- _Data excerpts_:
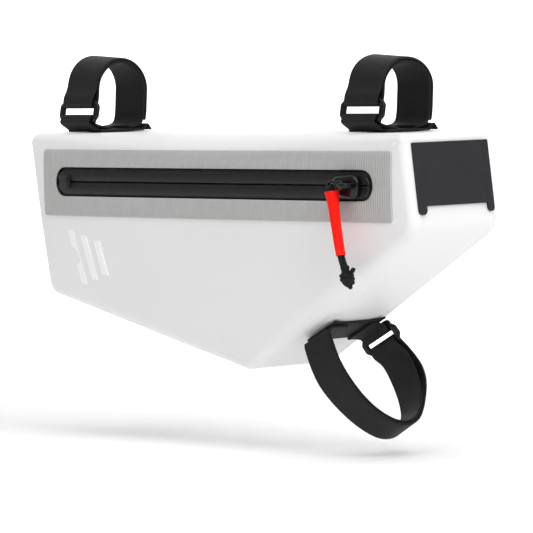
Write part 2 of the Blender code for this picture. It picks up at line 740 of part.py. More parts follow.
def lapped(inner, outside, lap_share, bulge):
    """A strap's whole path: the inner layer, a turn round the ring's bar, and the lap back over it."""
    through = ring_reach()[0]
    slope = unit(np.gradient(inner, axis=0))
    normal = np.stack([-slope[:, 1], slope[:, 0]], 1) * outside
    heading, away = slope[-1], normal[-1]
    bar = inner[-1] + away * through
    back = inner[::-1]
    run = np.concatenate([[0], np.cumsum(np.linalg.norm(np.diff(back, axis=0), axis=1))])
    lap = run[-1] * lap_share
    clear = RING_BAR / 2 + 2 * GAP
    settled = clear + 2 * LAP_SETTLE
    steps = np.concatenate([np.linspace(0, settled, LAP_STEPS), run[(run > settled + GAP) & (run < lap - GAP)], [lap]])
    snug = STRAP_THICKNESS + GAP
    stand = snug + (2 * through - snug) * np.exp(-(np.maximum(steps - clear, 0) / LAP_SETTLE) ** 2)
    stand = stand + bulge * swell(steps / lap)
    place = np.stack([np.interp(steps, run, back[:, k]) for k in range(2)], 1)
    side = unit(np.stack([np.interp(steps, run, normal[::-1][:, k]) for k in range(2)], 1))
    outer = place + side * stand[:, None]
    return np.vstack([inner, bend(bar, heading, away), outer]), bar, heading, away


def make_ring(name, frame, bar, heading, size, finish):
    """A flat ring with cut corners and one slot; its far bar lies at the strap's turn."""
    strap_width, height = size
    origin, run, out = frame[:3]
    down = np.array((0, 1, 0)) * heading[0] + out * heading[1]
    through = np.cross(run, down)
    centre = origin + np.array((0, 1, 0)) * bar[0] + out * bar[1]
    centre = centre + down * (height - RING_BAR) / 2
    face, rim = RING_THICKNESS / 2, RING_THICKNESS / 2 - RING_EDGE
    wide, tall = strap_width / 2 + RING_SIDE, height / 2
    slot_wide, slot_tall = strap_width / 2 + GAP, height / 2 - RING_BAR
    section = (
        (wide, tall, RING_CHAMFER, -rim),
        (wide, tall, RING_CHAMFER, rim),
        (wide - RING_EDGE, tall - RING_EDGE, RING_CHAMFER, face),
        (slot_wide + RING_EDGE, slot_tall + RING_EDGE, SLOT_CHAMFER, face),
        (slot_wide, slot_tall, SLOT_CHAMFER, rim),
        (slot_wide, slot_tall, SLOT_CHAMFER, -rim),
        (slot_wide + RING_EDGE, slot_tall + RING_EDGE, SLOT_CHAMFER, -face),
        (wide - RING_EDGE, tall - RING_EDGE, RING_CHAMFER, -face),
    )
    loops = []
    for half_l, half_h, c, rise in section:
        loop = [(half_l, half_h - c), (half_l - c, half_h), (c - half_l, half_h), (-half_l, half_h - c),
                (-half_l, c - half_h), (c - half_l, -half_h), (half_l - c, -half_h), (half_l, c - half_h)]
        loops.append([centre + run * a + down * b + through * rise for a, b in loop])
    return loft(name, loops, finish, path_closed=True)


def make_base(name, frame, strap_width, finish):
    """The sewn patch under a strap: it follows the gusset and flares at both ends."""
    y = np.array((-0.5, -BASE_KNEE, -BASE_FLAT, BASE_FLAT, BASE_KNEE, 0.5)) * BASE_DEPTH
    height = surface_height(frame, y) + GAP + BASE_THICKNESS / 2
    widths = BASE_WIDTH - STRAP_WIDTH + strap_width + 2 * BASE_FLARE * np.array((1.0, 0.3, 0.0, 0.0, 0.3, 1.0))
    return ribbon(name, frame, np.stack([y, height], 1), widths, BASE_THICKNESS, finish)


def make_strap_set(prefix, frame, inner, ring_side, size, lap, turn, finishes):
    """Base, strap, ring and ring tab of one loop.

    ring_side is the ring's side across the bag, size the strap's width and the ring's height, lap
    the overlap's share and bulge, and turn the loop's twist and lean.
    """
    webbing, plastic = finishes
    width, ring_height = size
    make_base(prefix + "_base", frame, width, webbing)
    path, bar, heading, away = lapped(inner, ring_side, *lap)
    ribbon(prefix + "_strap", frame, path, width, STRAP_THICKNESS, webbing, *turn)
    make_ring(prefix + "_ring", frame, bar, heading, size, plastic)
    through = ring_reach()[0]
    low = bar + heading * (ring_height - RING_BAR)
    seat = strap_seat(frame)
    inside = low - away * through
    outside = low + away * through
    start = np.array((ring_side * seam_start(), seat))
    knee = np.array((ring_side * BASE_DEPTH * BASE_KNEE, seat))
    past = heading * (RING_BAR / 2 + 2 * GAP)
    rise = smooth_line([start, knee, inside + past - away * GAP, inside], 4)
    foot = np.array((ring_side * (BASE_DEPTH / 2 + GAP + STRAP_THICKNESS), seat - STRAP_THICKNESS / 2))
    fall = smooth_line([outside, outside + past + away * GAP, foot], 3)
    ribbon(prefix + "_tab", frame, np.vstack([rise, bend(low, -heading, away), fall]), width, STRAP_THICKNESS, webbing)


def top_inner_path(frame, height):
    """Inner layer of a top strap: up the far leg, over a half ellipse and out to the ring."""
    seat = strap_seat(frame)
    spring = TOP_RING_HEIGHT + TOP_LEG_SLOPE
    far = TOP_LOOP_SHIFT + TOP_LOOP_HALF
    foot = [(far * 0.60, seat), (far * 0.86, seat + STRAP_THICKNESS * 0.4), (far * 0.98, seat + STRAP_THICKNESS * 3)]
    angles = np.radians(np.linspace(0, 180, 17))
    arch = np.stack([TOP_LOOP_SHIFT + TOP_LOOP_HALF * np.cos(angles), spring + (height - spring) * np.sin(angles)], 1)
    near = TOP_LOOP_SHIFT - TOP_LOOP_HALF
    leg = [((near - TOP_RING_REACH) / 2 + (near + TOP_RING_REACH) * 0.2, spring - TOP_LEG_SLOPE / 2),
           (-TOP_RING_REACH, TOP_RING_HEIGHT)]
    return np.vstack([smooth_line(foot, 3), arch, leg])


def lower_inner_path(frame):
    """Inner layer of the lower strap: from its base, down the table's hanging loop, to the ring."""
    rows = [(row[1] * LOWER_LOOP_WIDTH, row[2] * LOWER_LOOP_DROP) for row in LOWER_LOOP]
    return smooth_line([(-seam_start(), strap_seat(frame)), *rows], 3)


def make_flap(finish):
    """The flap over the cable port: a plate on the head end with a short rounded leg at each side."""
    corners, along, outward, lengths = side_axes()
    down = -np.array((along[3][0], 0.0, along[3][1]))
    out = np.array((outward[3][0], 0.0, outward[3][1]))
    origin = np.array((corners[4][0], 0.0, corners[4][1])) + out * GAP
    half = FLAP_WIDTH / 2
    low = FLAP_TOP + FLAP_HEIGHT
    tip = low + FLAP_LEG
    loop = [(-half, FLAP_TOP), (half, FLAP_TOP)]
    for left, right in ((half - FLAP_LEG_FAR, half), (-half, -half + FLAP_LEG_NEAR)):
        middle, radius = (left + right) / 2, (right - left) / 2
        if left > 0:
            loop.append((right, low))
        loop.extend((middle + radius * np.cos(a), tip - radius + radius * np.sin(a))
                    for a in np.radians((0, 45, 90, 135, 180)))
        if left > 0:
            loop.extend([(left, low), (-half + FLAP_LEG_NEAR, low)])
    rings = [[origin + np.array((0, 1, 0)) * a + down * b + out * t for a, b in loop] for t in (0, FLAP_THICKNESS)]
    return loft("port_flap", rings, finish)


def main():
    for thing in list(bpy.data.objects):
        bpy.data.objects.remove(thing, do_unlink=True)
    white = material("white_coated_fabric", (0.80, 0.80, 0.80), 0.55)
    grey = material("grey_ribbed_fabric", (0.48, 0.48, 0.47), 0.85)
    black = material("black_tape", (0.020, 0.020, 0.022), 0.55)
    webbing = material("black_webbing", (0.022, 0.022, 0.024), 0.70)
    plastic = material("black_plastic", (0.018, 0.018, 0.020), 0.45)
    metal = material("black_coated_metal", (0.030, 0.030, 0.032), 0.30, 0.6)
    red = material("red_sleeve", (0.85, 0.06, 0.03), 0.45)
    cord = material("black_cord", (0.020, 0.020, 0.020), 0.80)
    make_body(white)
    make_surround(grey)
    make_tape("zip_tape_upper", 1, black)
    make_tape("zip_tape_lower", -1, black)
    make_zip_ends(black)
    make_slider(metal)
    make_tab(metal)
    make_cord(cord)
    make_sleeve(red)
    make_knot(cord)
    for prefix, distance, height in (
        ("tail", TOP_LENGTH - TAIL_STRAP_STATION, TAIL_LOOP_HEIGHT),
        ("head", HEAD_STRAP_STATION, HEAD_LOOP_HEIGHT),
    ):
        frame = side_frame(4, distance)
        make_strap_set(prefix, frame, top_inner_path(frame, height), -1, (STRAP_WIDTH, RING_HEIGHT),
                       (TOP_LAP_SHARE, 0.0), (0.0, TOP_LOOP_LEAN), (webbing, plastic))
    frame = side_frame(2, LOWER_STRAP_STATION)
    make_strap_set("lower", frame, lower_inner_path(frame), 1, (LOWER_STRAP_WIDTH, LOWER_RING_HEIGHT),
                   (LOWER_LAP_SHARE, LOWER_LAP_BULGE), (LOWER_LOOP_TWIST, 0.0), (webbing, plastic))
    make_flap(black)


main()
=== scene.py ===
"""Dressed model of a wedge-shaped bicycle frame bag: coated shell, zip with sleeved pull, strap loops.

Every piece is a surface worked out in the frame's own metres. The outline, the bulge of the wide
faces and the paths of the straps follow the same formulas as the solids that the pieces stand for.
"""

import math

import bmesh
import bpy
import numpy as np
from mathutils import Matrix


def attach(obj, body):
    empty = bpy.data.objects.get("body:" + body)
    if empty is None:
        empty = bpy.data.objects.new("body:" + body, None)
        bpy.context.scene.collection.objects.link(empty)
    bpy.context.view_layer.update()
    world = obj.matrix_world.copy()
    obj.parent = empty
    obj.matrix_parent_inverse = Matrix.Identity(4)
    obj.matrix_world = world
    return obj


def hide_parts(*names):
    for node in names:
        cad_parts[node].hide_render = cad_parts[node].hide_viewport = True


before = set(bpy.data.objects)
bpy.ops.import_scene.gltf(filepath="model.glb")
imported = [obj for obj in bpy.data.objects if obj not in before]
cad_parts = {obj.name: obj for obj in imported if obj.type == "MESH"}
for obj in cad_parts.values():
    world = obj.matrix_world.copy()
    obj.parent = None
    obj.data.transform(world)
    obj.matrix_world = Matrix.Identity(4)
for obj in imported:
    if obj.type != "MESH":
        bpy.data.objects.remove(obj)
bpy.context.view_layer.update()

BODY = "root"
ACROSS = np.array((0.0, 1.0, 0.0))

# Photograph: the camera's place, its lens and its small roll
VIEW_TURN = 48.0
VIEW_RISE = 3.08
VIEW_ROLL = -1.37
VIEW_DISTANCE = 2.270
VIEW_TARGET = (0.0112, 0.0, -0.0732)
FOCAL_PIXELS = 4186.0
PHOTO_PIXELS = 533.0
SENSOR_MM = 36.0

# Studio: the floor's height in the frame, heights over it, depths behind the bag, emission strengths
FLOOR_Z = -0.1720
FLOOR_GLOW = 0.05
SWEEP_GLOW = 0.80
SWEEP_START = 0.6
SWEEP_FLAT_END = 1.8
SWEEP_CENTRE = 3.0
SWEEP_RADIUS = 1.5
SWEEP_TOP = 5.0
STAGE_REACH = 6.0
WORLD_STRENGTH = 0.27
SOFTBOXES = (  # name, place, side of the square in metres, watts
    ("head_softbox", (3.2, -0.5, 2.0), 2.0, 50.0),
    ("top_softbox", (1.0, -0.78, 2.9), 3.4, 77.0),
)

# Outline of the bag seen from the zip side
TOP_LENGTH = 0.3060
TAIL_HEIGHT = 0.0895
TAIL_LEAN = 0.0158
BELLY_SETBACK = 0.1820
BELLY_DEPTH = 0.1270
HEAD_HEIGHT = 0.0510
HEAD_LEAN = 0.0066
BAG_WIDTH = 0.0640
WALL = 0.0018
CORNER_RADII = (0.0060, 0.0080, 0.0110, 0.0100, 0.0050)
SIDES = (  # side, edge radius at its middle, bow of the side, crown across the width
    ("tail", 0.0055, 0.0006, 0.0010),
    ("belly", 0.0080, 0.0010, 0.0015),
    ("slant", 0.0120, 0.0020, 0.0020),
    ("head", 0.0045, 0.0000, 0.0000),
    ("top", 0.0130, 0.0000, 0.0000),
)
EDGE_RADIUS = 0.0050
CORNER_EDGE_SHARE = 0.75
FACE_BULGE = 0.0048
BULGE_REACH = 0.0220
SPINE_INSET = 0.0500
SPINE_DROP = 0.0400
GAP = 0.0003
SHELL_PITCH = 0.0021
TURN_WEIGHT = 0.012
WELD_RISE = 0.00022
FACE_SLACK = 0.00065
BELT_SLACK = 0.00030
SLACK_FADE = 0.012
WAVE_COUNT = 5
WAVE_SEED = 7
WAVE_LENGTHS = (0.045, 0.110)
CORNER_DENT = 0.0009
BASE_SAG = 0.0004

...

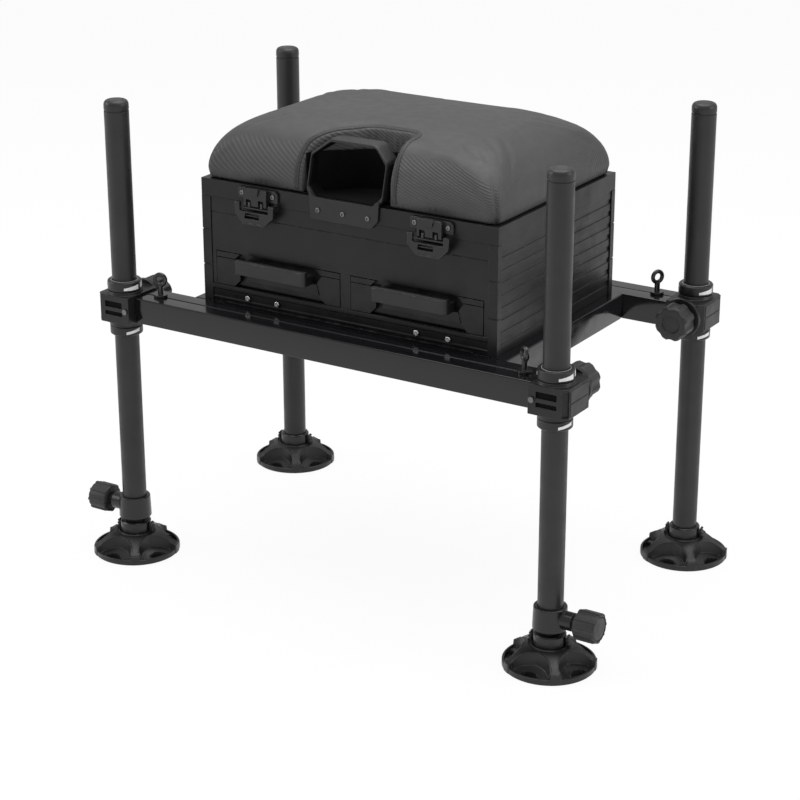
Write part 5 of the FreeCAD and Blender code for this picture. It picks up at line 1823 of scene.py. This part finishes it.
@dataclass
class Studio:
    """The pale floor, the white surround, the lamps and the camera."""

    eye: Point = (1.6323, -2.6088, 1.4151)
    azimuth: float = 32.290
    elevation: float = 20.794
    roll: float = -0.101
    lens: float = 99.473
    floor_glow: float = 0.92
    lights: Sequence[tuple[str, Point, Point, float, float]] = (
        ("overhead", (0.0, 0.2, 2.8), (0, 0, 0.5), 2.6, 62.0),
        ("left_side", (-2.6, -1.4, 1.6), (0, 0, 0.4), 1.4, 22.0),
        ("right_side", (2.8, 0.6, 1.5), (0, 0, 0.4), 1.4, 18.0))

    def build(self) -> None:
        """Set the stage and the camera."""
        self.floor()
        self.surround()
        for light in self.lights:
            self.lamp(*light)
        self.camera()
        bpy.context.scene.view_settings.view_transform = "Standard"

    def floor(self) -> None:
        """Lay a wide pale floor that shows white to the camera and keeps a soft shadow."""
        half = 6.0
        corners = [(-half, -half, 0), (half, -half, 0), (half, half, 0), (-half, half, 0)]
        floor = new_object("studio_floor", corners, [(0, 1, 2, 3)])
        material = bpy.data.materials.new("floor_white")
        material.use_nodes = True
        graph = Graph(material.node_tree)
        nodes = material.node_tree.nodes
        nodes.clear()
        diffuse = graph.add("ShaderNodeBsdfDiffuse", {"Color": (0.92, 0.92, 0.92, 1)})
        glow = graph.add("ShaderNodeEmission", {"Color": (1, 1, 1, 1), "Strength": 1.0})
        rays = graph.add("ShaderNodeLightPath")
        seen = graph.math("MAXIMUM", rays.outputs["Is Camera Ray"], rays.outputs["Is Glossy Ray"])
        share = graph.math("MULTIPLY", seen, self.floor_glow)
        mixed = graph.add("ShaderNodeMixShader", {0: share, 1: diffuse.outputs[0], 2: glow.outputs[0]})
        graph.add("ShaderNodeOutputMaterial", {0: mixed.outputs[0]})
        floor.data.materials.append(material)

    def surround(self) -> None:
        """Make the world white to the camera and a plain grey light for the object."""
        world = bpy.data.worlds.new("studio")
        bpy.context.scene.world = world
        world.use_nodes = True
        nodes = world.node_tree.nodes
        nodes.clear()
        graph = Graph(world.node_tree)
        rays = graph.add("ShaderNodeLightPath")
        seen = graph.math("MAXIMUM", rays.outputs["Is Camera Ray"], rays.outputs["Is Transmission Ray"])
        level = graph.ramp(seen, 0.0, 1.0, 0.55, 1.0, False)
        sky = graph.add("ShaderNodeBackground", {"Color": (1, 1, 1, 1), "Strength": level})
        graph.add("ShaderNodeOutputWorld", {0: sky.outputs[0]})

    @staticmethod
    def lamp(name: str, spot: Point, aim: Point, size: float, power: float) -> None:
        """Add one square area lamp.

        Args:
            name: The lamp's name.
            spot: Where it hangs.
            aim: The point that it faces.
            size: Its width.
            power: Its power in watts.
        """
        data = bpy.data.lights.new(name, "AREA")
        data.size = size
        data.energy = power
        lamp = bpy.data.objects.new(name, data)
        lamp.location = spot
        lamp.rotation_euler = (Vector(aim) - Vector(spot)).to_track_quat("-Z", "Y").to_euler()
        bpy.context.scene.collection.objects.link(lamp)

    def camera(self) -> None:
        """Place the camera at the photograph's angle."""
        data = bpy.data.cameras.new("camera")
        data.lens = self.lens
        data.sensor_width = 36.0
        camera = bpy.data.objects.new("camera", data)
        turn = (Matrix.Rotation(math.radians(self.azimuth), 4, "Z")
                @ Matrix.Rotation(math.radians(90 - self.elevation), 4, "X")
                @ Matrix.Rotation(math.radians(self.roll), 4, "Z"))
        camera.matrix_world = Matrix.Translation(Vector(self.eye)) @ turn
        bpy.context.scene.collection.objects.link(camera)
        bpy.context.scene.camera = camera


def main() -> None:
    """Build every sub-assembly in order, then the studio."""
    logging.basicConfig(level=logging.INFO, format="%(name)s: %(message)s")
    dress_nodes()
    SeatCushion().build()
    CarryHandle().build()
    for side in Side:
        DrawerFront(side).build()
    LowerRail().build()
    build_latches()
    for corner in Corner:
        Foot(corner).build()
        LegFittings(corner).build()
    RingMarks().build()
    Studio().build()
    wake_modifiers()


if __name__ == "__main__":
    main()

- _Exercise objective_: Transcribe precisely the lines between the one that contains "for prefix, distance, height" and the one that contains "obj.matrix_parent_inverse = Matrix.Identity(4)", counting those two lines as part of the range.

- _Full solution_:
    for prefix, distance, height in (
        ("tail", TOP_LENGTH - TAIL_STRAP_STATION, TAIL_LOOP_HEIGHT),
        ("head", HEAD_STRAP_STATION, HEAD_LOOP_HEIGHT),
    ):
        frame = side_frame(4, distance)
        make_strap_set(prefix, frame, top_inner_path(frame, height), -1, (STRAP_WIDTH, RING_HEIGHT),
                       (TOP_LAP_SHARE, 0.0), (0.0, TOP_LOOP_LEAN), (webbing, plastic))
    frame = side_frame(2, LOWER_STRAP_STATION)
    make_strap_set("lower", frame, lower_inner_path(frame), 1, (LOWER_STRAP_WIDTH, LOWER_RING_HEIGHT),
                   (LOWER_LAP_SHARE, LOWER_LAP_BULGE), (LOWER_LOOP_TWIST, 0.0), (webbing, plastic))
    make_flap(black)


main()
=== scene.py ===
"""Dressed model of a wedge-shaped bicycle frame bag: coated shell, zip with sleeved pull, strap loops.

Every piece is a surface worked out in the frame's own metres. The outline, the bulge of the wide
faces and the paths of the straps follow the same formulas as the solids that the pieces stand for.
"""

import math

import bmesh
import bpy
import numpy as np
from mathutils import Matrix


def attach(obj, body):
    empty = bpy.data.objects.get("body:" + body)
    if empty is None:
        empty = bpy.data.objects.new("body:" + body, None)
        bpy.context.scene.collection.objects.link(empty)
    bpy.context.view_layer.update()
    world = obj.matrix_world.copy()
    obj.parent = empty
    obj.matrix_parent_inverse = Matrix.Identity(4)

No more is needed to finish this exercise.